Singh’s lively power-point presentation comprised the history of the humanity’s idea about the origin of the cosmos. In fact, he described how the idea that once reigned supreme among physicists ? the so-called Steady State Theory, or an eternal Universe with no beginning or end in time ? finally gave way to the Big Bang which holds that everything was born in a cataclysmic explosion of energy 13.7 billion years ago.

Singh played on parts of the now-famous talk on BBC radio delivered by Sir Fred Hoyle in which he first used the term ‘Bing Bang’. A staunch supporter of the Steady State Theory, Sir Fred used the term to poke fun at the new concept. The name, however, caught on among its supporters.

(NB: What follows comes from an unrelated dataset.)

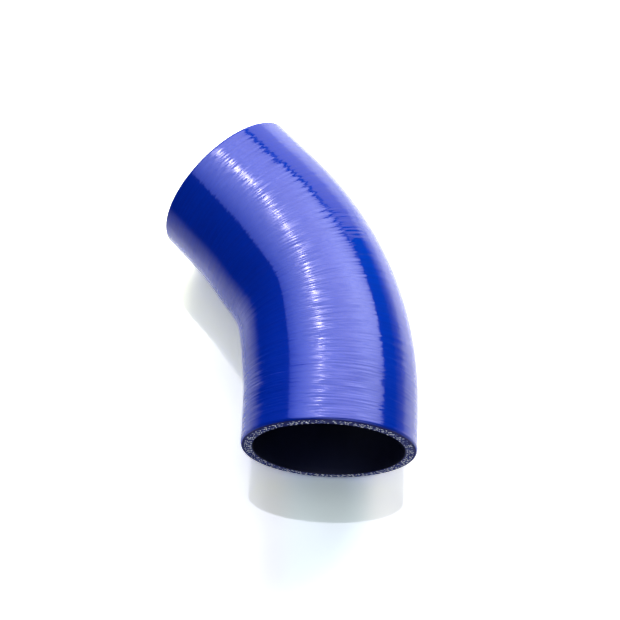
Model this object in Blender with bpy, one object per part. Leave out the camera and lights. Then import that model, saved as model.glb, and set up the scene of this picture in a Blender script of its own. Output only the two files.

With beautiful examples, Singh explained the effects of bias on the human mind, pointing out that even scientists, supposedly the most rational of humans, were not immune to it. According to him, not only Albert Einstein, who vehemently opposed Belgian priest Georges Lemaitre’s idea of a cosmic birth despite it being a logical conclusion from his theory of relativity, but also all the leading physicists initially disliked it.

Lemitre came up with the idea of cosmic birth in 1927, but when Sir James Jeans, famous British astrophysicist, wrote his popular book The Mysterious Universe in 1930, it did not mention the Big Bang, concentrating, instead, on the Steady State Theory, the reigning idea of those days. Still the title became a bestseller, and the Hollywood actress Tallulah Bankhead, who read it, commented that “every girl must read it.”

Now that the Big Bang is the accepted view of the origin of the cosmos, Singh expected his book would be a bestseller too. “I have a fantasy; I hope Hollywood actress Cameron Diaz will go through Big Bang and recommend it to every girl,” he said amid wide applause of the audience.